EXERCISE PROMPT >> Write out each line exactly as it stands, please.

COLLECTED DATA >>
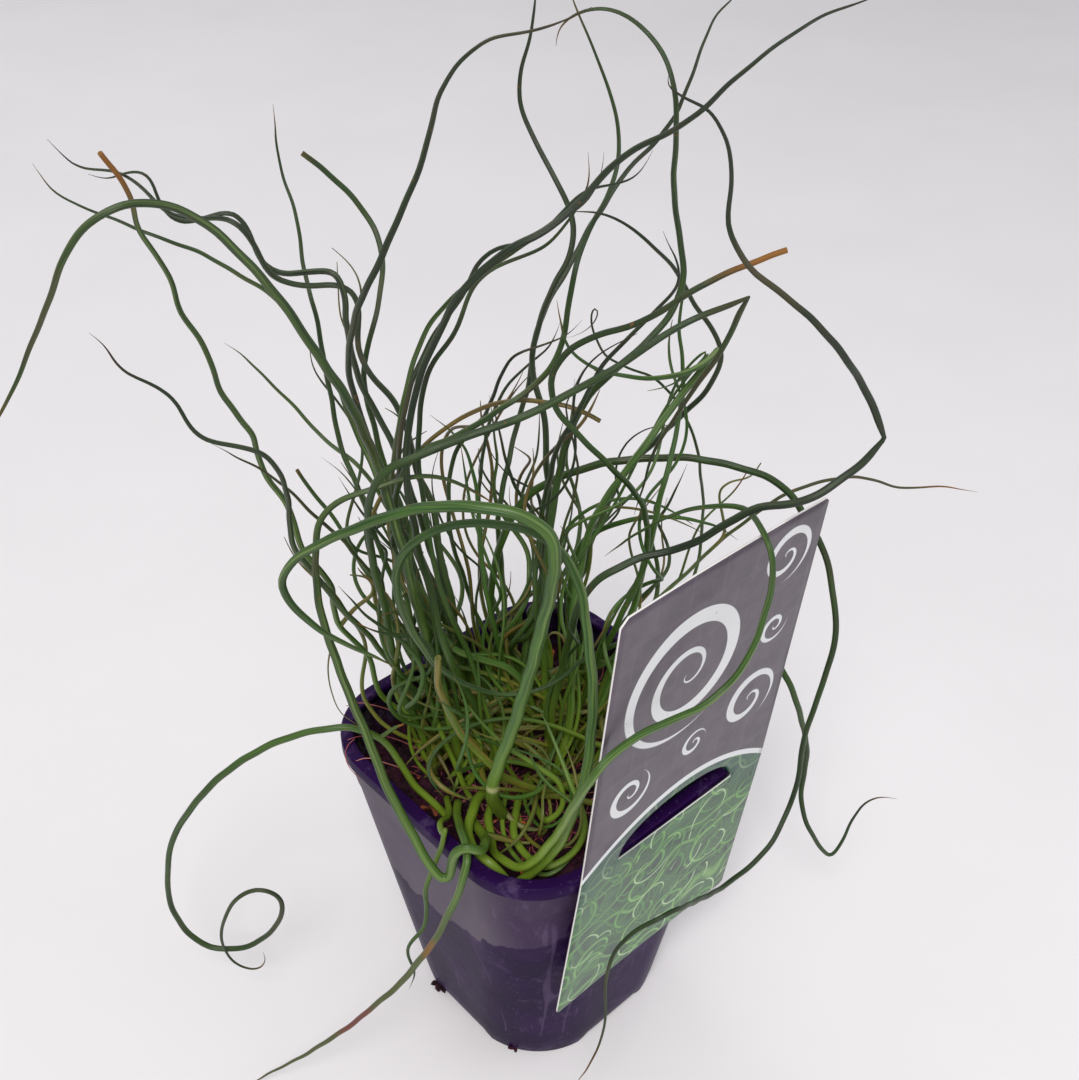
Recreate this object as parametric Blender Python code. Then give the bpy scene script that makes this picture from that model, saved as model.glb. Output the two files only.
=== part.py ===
"""Potted soft rush: a square nursery pot with rounded corners, its soil, a hook-on label and the
curling stems, each a solid of its own. Metres, +Z up, table at z = 0, label on the -Y side."""
import math
import random

import bmesh
import bpy
import numpy as np
from mathutils import Vector

MM = 0.001
GAP = 0.3 * MM                      # between pieces that touch

# Pot
RIM_HALF = 45.0 * MM
POT_HEIGHT = 100.0 * MM
RIM_CORNER = 22.0 * MM
BASE_HALF = 32.0 * MM
BASE_CORNER = 24.0 * MM
WALL = 1.2 * MM
COLLAR_HEIGHT = 4.5 * MM
COLLAR_STEP = 1.4 * MM              # how far the collar stands out from the wall
LIP_WIDTH = 3.6 * MM
LIP_BEAD = 2.0 * MM                 # depth of the lip's inner edge
EDGE = 0.6 * MM
FLOOR = 1.4 * MM
CHANNEL_DEPTH = 2.0 * MM            # drain channels between the corner feet
PAD_HALF = 16.0 * MM
DRAIN_RADIUS = 1.9 * MM
DRAIN_PLACE = 24.0 * MM
DRAIN_SIDES = 10
DIAGONALS = tuple(math.radians(degrees) for degrees in (45, 135, 225, 315))
CORNER_ANGLES = (-45, -39, -35, -18, 0, 18, 35, 39, 45)
CORNER_RECESS = (1, 1, 0, 0, 0, 0, 0, 1, 1)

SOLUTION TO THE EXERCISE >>
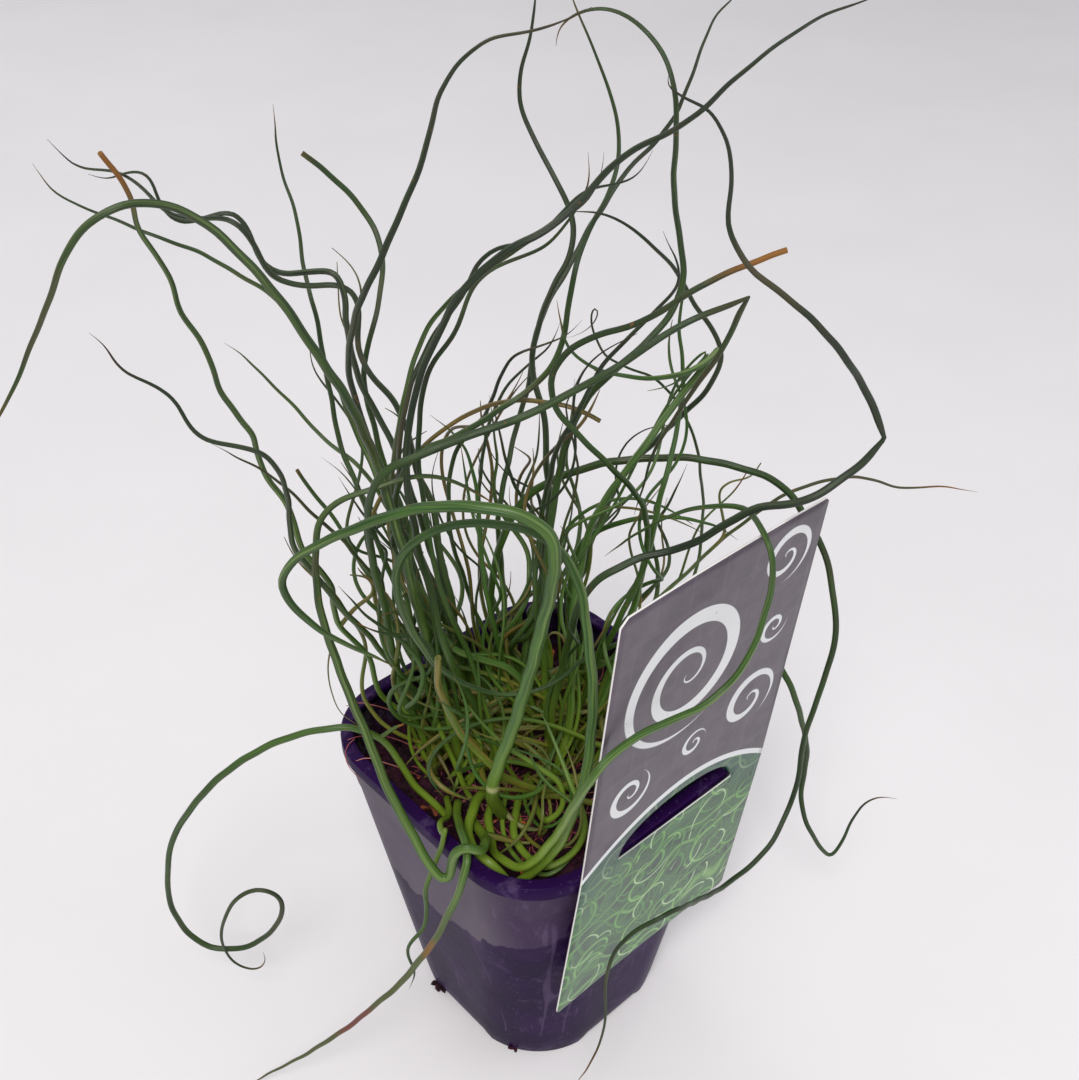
Recreate this object as parametric Blender Python code. Then give the bpy scene script that makes this picture from that model, saved as model.glb. Output the two files only.
=== part.py ===
"""Potted soft rush: a square nursery pot with rounded corners, its soil, a hook-on label and the
curling stems, each a solid of its own. Metres, +Z up, table at z = 0, label on the -Y side."""
import math
import random

import bmesh
import bpy
import numpy as np
from mathutils import Vector

MM = 0.001
GAP = 0.3 * MM                      # between pieces that touch

# Pot
RIM_HALF = 45.0 * MM
POT_HEIGHT = 100.0 * MM
RIM_CORNER = 22.0 * MM
BASE_HALF = 32.0 * MM
BASE_CORNER = 24.0 * MM
WALL = 1.2 * MM
COLLAR_HEIGHT = 4.5 * MM
COLLAR_STEP = 1.4 * MM              # how far the collar stands out from the wall
LIP_WIDTH = 3.6 * MM
LIP_BEAD = 2.0 * MM                 # depth of the lip's inner edge
EDGE = 0.6 * MM
FLOOR = 1.4 * MM
CHANNEL_DEPTH = 2.0 * MM            # drain channels between the corner feet
PAD_HALF = 16.0 * MM
DRAIN_RADIUS = 1.9 * MM
DRAIN_PLACE = 24.0 * MM
DRAIN_SIDES = 10
DIAGONALS = tuple(math.radians(degrees) for degrees in (45, 135, 225, 315))
CORNER_ANGLES = (-45, -39, -35, -18, 0, 18, 35, 39, 45)
CORNER_RECESS = (1, 1, 0, 0, 0, 0, 0, 1, 1)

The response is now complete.